Tegaknya aturan main, tegaknya keadilan, sikap tegas penegak hukum merupakan sumber utama segala kebaikan. Dalam istilah agama disebut takwa. Mungkin seorang penegak hukum dan Wasit, sebagai manusia, pernah dalam hati kecilnya bersimpati pada salah satu kelompok, tetapi subjektivitas itu jangan sampai mengorbankan sikap adilnya. Allah berfirman sebagaimana dikutip pada awal tulisan ini:
"Hai orang-orang beriman, hendaklah kamu menjadi orang yang selalu menegakkan kebenaran karena Allah, menjadi saksi yang adil. Dan jangan sekali-kali kebencianmu terhadap suatu kelompok mendorong kamu berlaku tidak adil. Berlaku Adillah karena adil lebih dekat kepada taqwa. Dan bertaqwalah kepada Allah Sesungguhnya Allah mengetahui apa yang kamu kerjakan." (QS Al Maidah ayat 8)
Sikap sportif tidak hanya harus disandang atlet tetapi juga oleh setiap orang.

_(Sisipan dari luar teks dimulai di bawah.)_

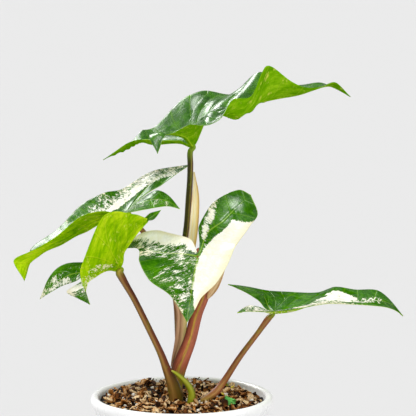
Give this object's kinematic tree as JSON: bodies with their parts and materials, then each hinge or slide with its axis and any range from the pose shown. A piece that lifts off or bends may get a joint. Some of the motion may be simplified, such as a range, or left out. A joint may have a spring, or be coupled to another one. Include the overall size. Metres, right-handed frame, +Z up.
{
  "type": "potted arrowhead plant",
  "caption": "Arrowhead vine with variegated, arrow-shaped leaves on long arching stalks, growing in a bark mix in a round white plastic pot.",
  "frame": {"origin": "centre of the pot's foot, on the surface the pot stands on", "axes": "+Z up along the pot's axis; the side the picture shows faces -Y; +X to the right in that view"},
  "size_m": [0.2545, 0.1228, 0.3269],
  "materials": {
    "pot": "satin",
    "soil": "matte",
    "crown": "matte",
    "leaf": "gloss",
    "stalk": "satin",
    "sheath": "satin",
    "root": "satin",
    "moss": "matte",
    "bark": "matte",
    "perlite": "matte"
  },
  "bodies": {
    "root": {"pot": "pot", "potting_mix": "soil", "crown": "crown", "leaf_top": "leaf", "leaf_back": "leaf", "leaf_front": "leaf", "leaf_centre": "leaf", "leaf_right": "leaf", "stalk_top": "stalk", "stalk_back": "stalk", "stalk_front": "stalk", "stalk_centre": "stalk", "stalk_right": "stalk", "sheath_top": "sheath", "sheath_left": "sheath", "sheath_centre": "sheath", "aerial_root": "root", "sprout": "root", "moss": "moss", "bark_01": "bark", "bark_02": "bark", "bark_03": "bark", "bark_04": "bark", "bark_05": "bark", "bark_06": "bark", "bark_07": "bark", "bark_08": "bark", "bark_09": "bark", "bark_10": "bark", "bark_11": "bark", "bark_12": "bark", "bark_13": "bark", "bark_14": "bark", "bark_15": "bark", "bark_16": "bark", "perlite_1": "perlite", "perlite_2": "perlite", "perlite_3": "perlite", "perlite_4": "perlite", "perlite_5": "perlite", "perlite_6": "perlite", "perlite_7": "perlite", "perlite_8": "perlite"}
  },
  "joints": []
}
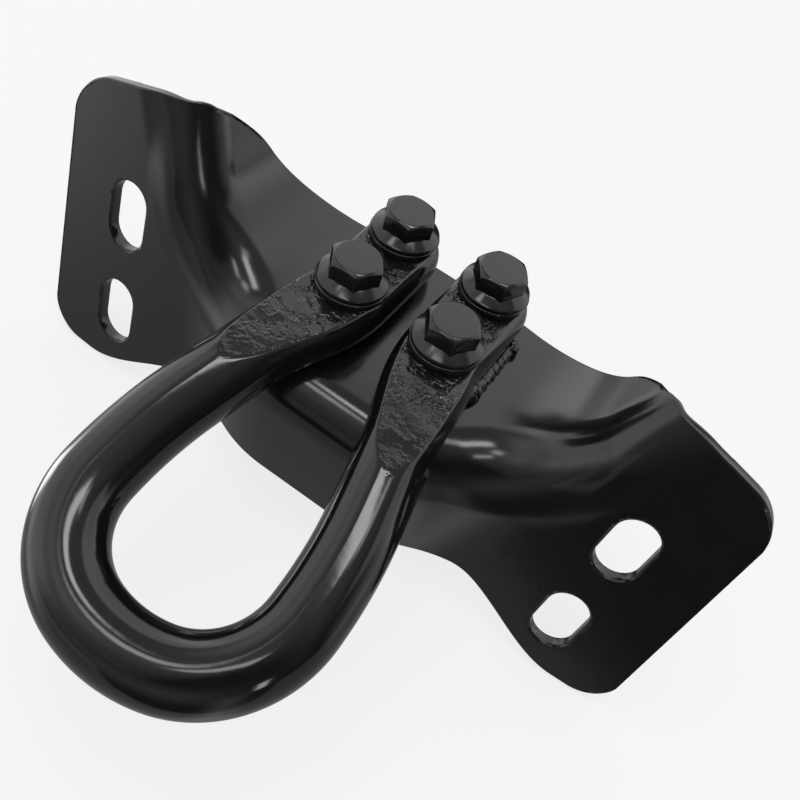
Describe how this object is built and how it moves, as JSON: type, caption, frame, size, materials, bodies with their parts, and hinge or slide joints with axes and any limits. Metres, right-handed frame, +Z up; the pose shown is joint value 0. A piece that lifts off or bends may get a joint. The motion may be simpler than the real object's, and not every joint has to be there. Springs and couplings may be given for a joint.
{
  "type": "recovery tow hook",
  "caption": "Forged round-bar tow loop with flattened pads, bolted and welded to a pressed steel bracket with slotted wings.",
  "frame": {"origin": "midway between the four bolts, on the flat top of the loop's two pads", "axes": "+X across the vehicle to the right of someone facing the bracket's front, -Y forward along the pull, towards the loop, +Z up along the bolts"},
  "size_m": [0.2796, 0.1981, 0.1177],
  "materials": {
    "bracket_paint": "gloss black paint",
    "loop_paint": "gloss black paint over a forged bar",
    "bolt_coating": "gloss black paint over plated fasteners"
  },
  "bodies": {
    "root": {"bracket": "bracket_paint", "tow_loop": "loop_paint", "flange_bolts": "bolt_coating", "washers": "bolt_coating", "flange_nuts": "bolt_coating", "weld_beads": "bracket_paint"}
  },
  "joints": []
}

Sportivitas tidak hanya dibutuhkan dalam dunia olahraga tetapi dalam semua segi kehidupan.
Jadi kesatria harus tumbuh pada setiap orang. Patuh pada aturan, rendah hati ketika sukses, mengakui kelebihan orang lain, menyadari kelemahan diri sendiri, siap menanggung risiko dari pilihan yang diambil. Semua itu bagian dari jiwa kesatria.
Sportifitas tidak mungkin dibangun dalam sekejap. Ia merupakan proses panjang tiap orang untuk menguatkan mentalnya, kemudian menjadi sikap pribadi. Karena itu menciptakan suasana yang kondusif untuk tumbuhnya sportivitas menjadi sangat penting. Manusia dipengaruhi lingkungan yang diciptakannya sendiri.
Negeri ini sudah lama terluka oleh menipisnya sportivitas. Rakyat sudah letih terombang-ambing oleh ketidakpastian hukum. Semoga luka itu sedikit terobati ketika hari-hari ini kita menyaksikan para atlet berlaga dengan sportif dan penuh kesungguhan.
Sepertivitas adalah roh olahraga. Jika olahraga kehilangan seportivitasnya, maka yang muncul bau busuknya.